A jornalista narra que há sempre várias maneiras de descrever a causa da morte de alguém. Já no caso de Cristina, a mais corriqueira seria dizer que ela morreu em decorrência de complicações causadas pela doença identificada pelo brasileiro Carlos Chagas no início do século XX. “É uma verdade que ela tenha morrido de doença de Chagas. Mas é uma verdade pequena. É preciso ampliar um pouco mais essa verdade. Cristina morreu porque a indústria farmacêutica não tem interesse em pesquisar tratamento, vacina e cura para as doenças dos pobres”, conclui. Eliane recorda que há gente que vive morta. E há gente que morre viva. “Cristina Salazar López morreu viva”, relata

Eliane conta que Cristina explicou o que era a Vinchuca. E a partir dali não se falou mais em barbeiro, mas em Vinchuca, porque esta palavra expressa algo maior, mais completo e profundo do que um inseto. “Perguntei qual era o som da Vinchuca.

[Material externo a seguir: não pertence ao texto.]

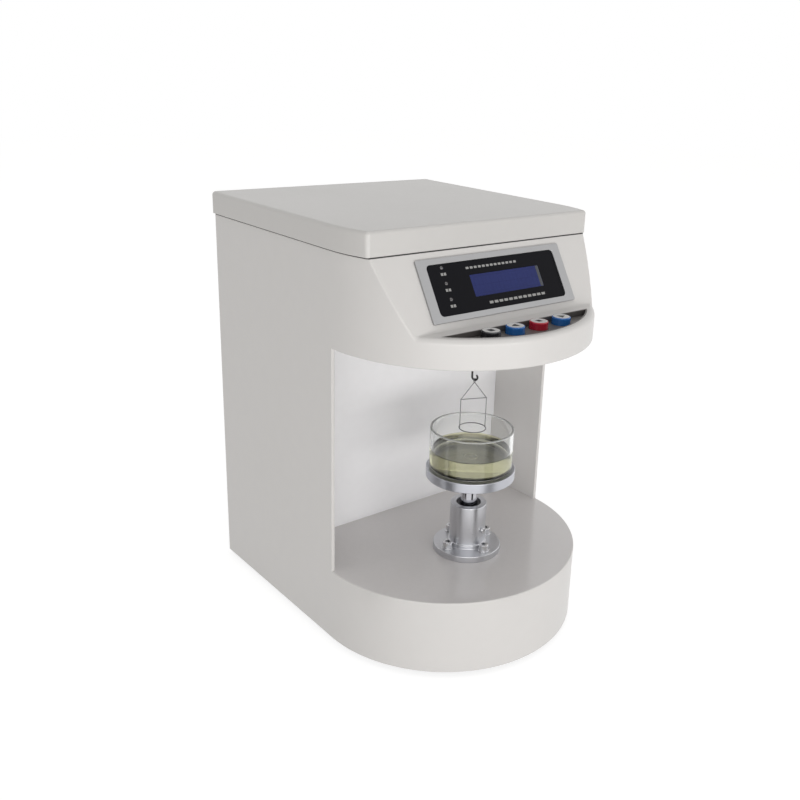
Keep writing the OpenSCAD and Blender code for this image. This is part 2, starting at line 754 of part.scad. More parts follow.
module mains_inlet() color([0.12, 0.12, 0.12]) on_rear(inlet_x, row_z) {
    difference() {
        union() {
            translate([-25, -12, 0]) cube([50, 24, 2.2]);
            translate([-13.6, -9.6, -26]) cube([27.2, 19.2, 27]);
        }
        translate([-11.5, -8, -15]) cube([23, 16, 20]);
    }
    for (x = [-7, 0, 7]) translate([x - 1, x == 0 ? 1.2 : -3.4, -15 - tiny]) cube([2, 4, 13]);
}

module fuse_holder() color([0.12, 0.12, 0.12]) on_rear(fuse_x, row_z) {
    cylinder(d = 16, h = 1.5);
    translate([0, 0, 1.5]) cylinder(d = 12.5, h = 3);
    translate([0, 0, -24]) cylinder(d = 12, h = 24);
}

module switch_frame() color([0.12, 0.12, 0.12]) on_rear(switch_x, row_z) difference() {
    union() {
        translate([-7.5, -10.5, 0]) cube([15, 21, 2]);
        translate([-6.4, -9.4, -16]) cube([12.8, 18.8, 17]);
    }
    translate([-5.4, -8.6, -5]) cube([10.8, 17.2, 10]);
    translate([-rocker_pin_l / 2, 0, -rocker_depth]) rotate([0, 90, 0])
        cylinder(d = rocker_pin_d + 2 * run_gap, h = rocker_pin_l, $fn = 32);
}

// Rocker, tipped to its off side at rest, turning on an axis along X
module switch_rocker() color([0.6, 0.08, 0.08]) on_rear(switch_x, row_z) translate([0, 0, -rocker_depth])
    rotate([rocker_tip, 0, 0]) {
        translate([-5, 0, 0]) rotate([90, 0, 90]) linear_extrude(10)
            polygon([[-7.3, -1], [7.3, -1], [7.3, 4.8], [0, 3.4], [-7.3, 4.8]]);
        translate([0.2 - rocker_pin_l / 2, 0, 0]) rotate([0, 90, 0])
            cylinder(d = rocker_pin_d, h = rocker_pin_l - 0.4, $fn = 32);
    }

module data_socket() color("silver") on_rear(data_x, row_z) {
    translate([-15.5, -6.2, 0]) cube([31, 12.4, 1]);
    difference() {
        translate([-8, -4.2, -8]) cube([16, 8.4, 13]);
        translate([-7.5, -3.7, 1]) cube([15, 7.4, 5]);
    }
    for (side = [-1, 1]) translate([side * 12.5, 0, 1]) cylinder(d = 5.4, h = post_l - 1, $fn = 6);
}

module service_screws() color("silver") {
    service_places() {
        cylinder(d = pan_d, h = pan_h);
        translate([0, 0, -service_t - wall]) cylinder(d = screw_d, h = service_t + wall);
    }
    for (side = [-1, 1]) on_rear(inlet_x + side * 20, row_z) translate([0, 0, 2.2]) cylinder(d = 5, h = 1.4);
}

module rubber_feet() color([0.15, 0.15, 0.15]) foot_places() difference() {
    cylinder(d = foot_d, h = foot_h);
    translate([0, 0, -1]) cylinder(d = 9, h = foot_h / 2 + 1);
    cylinder(d = m4, h = foot_h + 1);
}

module foot_screws() color("silver") foot_places() translate([0, 0, foot_h / 2]) {
    translate([0, 0, -1.5]) cylinder(d = 7.5, h = 1.5);
    translate([0, 0, -tiny]) cylinder(d = m4 - 0.1, h = foot_h / 2 + plate_t + 3);
}

case_shell();
recess_panel();
base_deck();
head_floor();
bottom_plate();
service_plate();
top_lid();
lid_seal();
lid_screws();
display_bezel();
display_foil();
lcd_module();
indicator_lights();
display_board();
button_field();
button_1();
button_2();
button_3();
button_4();
button_board();
button_switches();
guide_sleeve();
flange_screws();
key_screw();
guide_bush();
lift_shaft();
lift_screw();
sample_tray();
tray_screw();
glass_dish();
sample_liquid();
motor_housing();
motor_cap();
motor_stator();
rotor_nut();
rotor_bearings();
balance_frame();
balance_magnet();
balance_beam();
balance_coil();
flexure_strips();
stop_screws();
hook_rod();
measuring_ring();
main_board();
board_spacers();
power_supply();
motor_driver();
mains_inlet();
fuse_holder();
switch_frame();
switch_rocker();
data_socket();
service_screws();
rubber_feet();
foot_screws();
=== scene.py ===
from math import atan, cos, hypot, pi, radians, sin

import bmesh
import bpy
from mathutils import Matrix, Vector


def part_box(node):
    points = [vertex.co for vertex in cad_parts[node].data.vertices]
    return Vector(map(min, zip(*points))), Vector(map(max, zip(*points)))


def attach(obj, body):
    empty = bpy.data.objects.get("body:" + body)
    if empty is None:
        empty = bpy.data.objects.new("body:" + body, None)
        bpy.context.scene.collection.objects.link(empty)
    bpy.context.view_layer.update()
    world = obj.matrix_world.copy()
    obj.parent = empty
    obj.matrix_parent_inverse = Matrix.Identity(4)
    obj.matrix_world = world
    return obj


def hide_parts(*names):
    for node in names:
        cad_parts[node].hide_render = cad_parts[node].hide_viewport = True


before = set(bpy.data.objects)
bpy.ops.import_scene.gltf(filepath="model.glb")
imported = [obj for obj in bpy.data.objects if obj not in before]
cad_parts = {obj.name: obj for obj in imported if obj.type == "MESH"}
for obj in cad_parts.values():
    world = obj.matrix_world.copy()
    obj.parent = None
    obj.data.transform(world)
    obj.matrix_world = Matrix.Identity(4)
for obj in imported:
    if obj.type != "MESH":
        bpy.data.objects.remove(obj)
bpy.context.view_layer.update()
scene = bpy.context.scene


# Camera. It stands in front of the nose, to its left, and looks down a little on the head.
# The shift gives the photograph's framing.
camera_place = (-0.40881, -0.51436, 0.39827)
camera_pan = radians(-40.623)
camera_dip = radians(18.834)
camera_roll = radians(2.397)
camera_data = bpy.data.cameras.new("camera")
camera_data.sensor_width = 36
camera_data.lens = 41.478
camera_data.shift_x = -0.0656
camera_data.shift_y = -0.0278
camera = bpy.data.objects.new("camera", camera_data)
camera.matrix_world = (
    Matrix.Translation(camera_place)
    @ Matrix.Rotation(camera_pan, 4, "Z")
    @ Matrix.Rotation(pi / 2 - camera_dip, 4, "X")
    @ Matrix.Rotation(camera_roll, 4, "Z")
)
scene.collection.objects.link(camera)
scene.camera = camera
scene.view_settings.view_transform = "Standard"


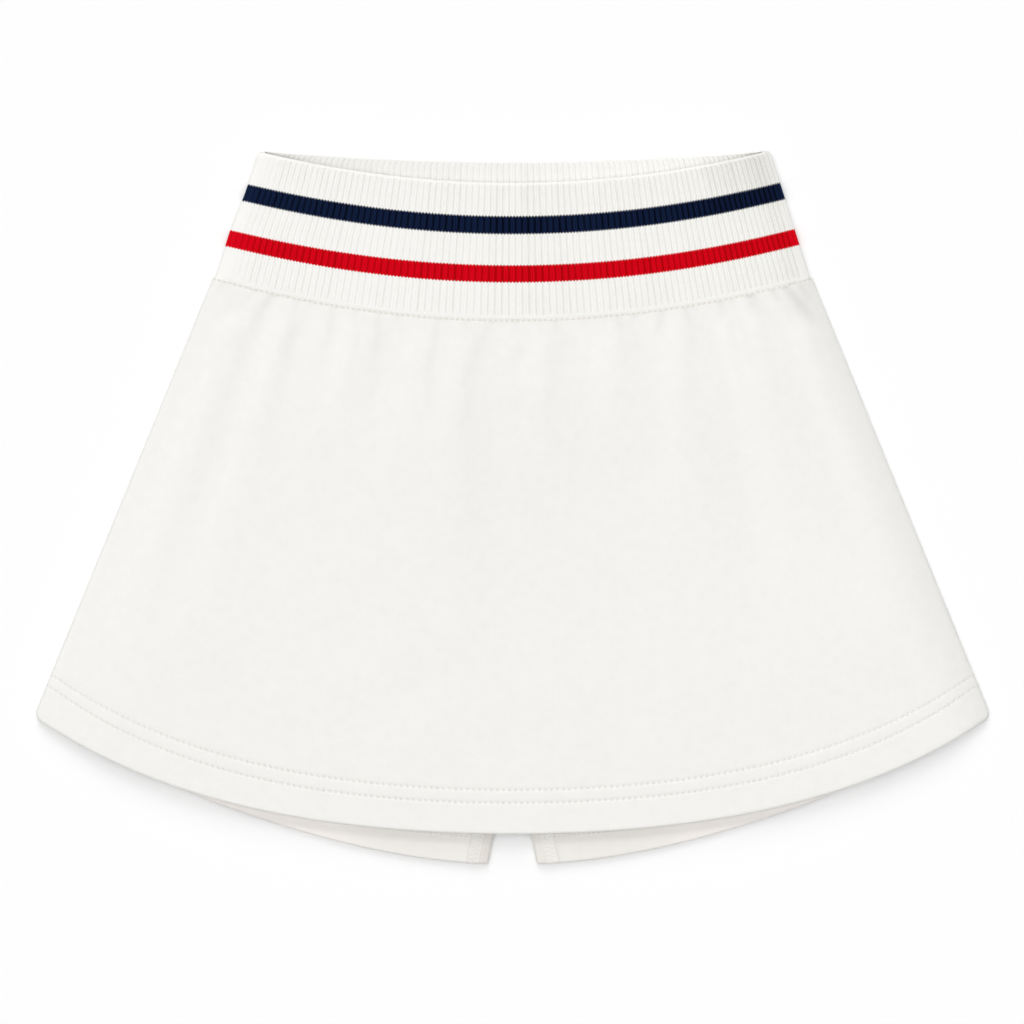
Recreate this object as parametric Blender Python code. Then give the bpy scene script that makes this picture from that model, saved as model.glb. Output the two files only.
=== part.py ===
"""A tennis skirt with built-in shorts, laid flat with its front up.

Five sewn pieces: a knitted-rib waistband, a front and a back skirt panel, and two shorts legs.
X runs across the garment, +Y towards the waist and +Z up. The origin is on the surface that the
garment lies on, under the middle of its outline. Sizes are in millimetres; MM makes them metres.

Each panel is a wall between two skins of points. A point has a place across the panel, from -1 at
one side edge to 1 at the other, and a place down it, from 0 at its top edge to 1 at its hem.
"""

from collections import namedtuple
import math

import bmesh
import bpy
import numpy as np

MM = 0.001

# Clear space left between two pieces, or between two layers of one piece.
GAP = 0.3

# Cloth thicknesses.
SKIRT_CLOTH = 1.4
SHORTS_CLOTH = 1.1
BAND_CLOTH = 2.8
SKIRT_HEM_EXTRA = 0.5
LEG_HEM_EXTRA = 0.3

# One row of a panel. half_width and side_y place its ends, centre_y its middle, and late is the
# share of the rise from middle to ends that comes with the fourth power and not the square.
Level = namedtuple("Level", "down half_width side_y centre_y late")

BAND_FRONT_LEVELS = (
    Level(down=0.0, half_width=151.0, side_y=209.0, centre_y=190.2, late=0.0),
    Level(down=1.0, half_width=174.4, side_y=134.6, centre_y=110.3, late=0.0),
)
BAND_BACK_LEVELS = (
    Level(down=0.0, half_width=151.0, side_y=209.0, centre_y=202.2, late=0.0),
    Level(down=1.0, half_width=174.4, side_y=134.6, centre_y=110.3, late=0.0),
)
HEM_TURN = 0.905
SKIRT_FRONT_LEVELS = (
    Level(down=0.0, half_width=175.6, side_y=134.2, centre_y=110.0, late=0.0),
    Level(down=HEM_TURN, half_width=270.4, side_y=-98.0, centre_y=-165.5, late=0.38),
    Level(down=1.0, half_width=281.5, side_y=-125.0, centre_y=-190.7, late=0.31),
)
SKIRT_BACK_LEVELS = (
    Level(down=0.0, half_width=175.6, side_y=134.2, centre_y=110.0, late=0.0),
    Level(down=HEM_TURN, half_width=270.4, side_y=-98.0, centre_y=-162.0, late=0.38),
    Level(down=1.0, half_width=281.5, side_y=-125.0, centre_y=-187.0, late=0.31),
)

# Knitted-in stripes of the waistband, as places down it.
STRIPES = {"navy": (0.240, 0.370), "red": (0.599, 0.723)}

# Ribs of the waistband's outer face.
RIB_COUNT = 90
RIB_RELIEF = 0.6
RIB_CROWDING = 0.06
RIB_FADE_AT_SIDES = 9.0
PLAIN_STRIP = 2.6
PLAIN_STRIP_STEP = 0.7

# The waistband's folded edges. A folded edge keeps EDGE_LEAST of the wall's height.
BAND_SIDE_ROLL = 10.0
BAND_UNDER_ROLL = 5.0
BAND_EDGE_ROUND = 2.2
BAND_CORNER = 3.5
EDGE_LEAST = 0.35
MOUTH_FLARE = 0.45
MOUTH_DEPTH = 1.0
BAND_LENGTH = BAND_FRONT_LEVELS[0].centre_y - BAND_FRONT_LEVELS[-1].centre_y
BAND_MIDDLE = BAND_CLOTH + GAP / 2

# Round lower corners of the skirt panels, and the rows that they need.
HEM_CORNER = 5.5
CORNER_ROWS = (0.979, 0.987, 0.994, 0.998, 1.0)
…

Cristina disse: Soa como as folhas secas do milho ao vento. Escutamos e então sabemos que elas estão lá. No escuro. Sobre nossas cabeças. Esperando para cair sobre nossos corpos. Perguntei qual era o cheiro da Vinchuca. Ela disse: Cheira como sangue velho”, escreve.

Era assim que Cristina contava essa história… Nas palavras de Eliane:

Desde que o mundo é mundo a Vinchuca existe. Aprendi a reconhecer o som de suas asas quando se enfileiravam no teto e nas paredes para esperar nosso sono. Um som que podia ser doce, mas que nos apavorava. Nesse tempo não sabíamos que elas nos matavam, mas sofríamos porque chupavam nosso sangue e às vezes nossos rostos e olhos amanheciam inchados. Quando acordávamos com a dor da picada e acendíamos a lamparina, descobríamos que não existiam mais parede nem teto. Havia tantas vinchucas, uma ao lado da outra, que não podíamos mais enxergar o que estava por trás. Então as esmagávamos com nossas mãos e com nossos pés, e as paredes eram pintadas com nosso sangue. Quando as queimávamos, era esse o cheiro. De sangue velho. E pensávamos que não existia em nenhuma parte uma vida sem vinchucas e noites sem que nosso sangue fosse sugado por elas. Então brincávamos de matá-las, sem saber que elas já tinham nos matado.

Grande parte dos infectados pela doença não se recorda de quando ou como teria sido picado pelo barbeiro ou triatomíneo, inseto transmissor do parasita, mas muitos possuem antecedentes na família. Em geral, um parente de primeiro grau também tem a doença. Como as pessoas são infectadas ao nascer, às vezes ainda no útero da mãe, a evolução da doença começa quase junto com a vida. Lamentavelmente, 108 anos após a descoberta desta doença parasitária (a mais mortal da América Latina), existem cerca de seis a sete milhões de pessoas afetadas, sendo que 7 mil morrem anualmente. Estas mortes poderiam ser evitadas com diagnóstico e tratamento precoce. Segundo a Organização Mundial da Saúde (OMS), a doença de Chagas está incluída entre as 18 doenças tropicais negligenciadas. Argentina e Brasil têm o maior número de pessoas com a doença no mundo e a Bolívia tem a maior prevalência.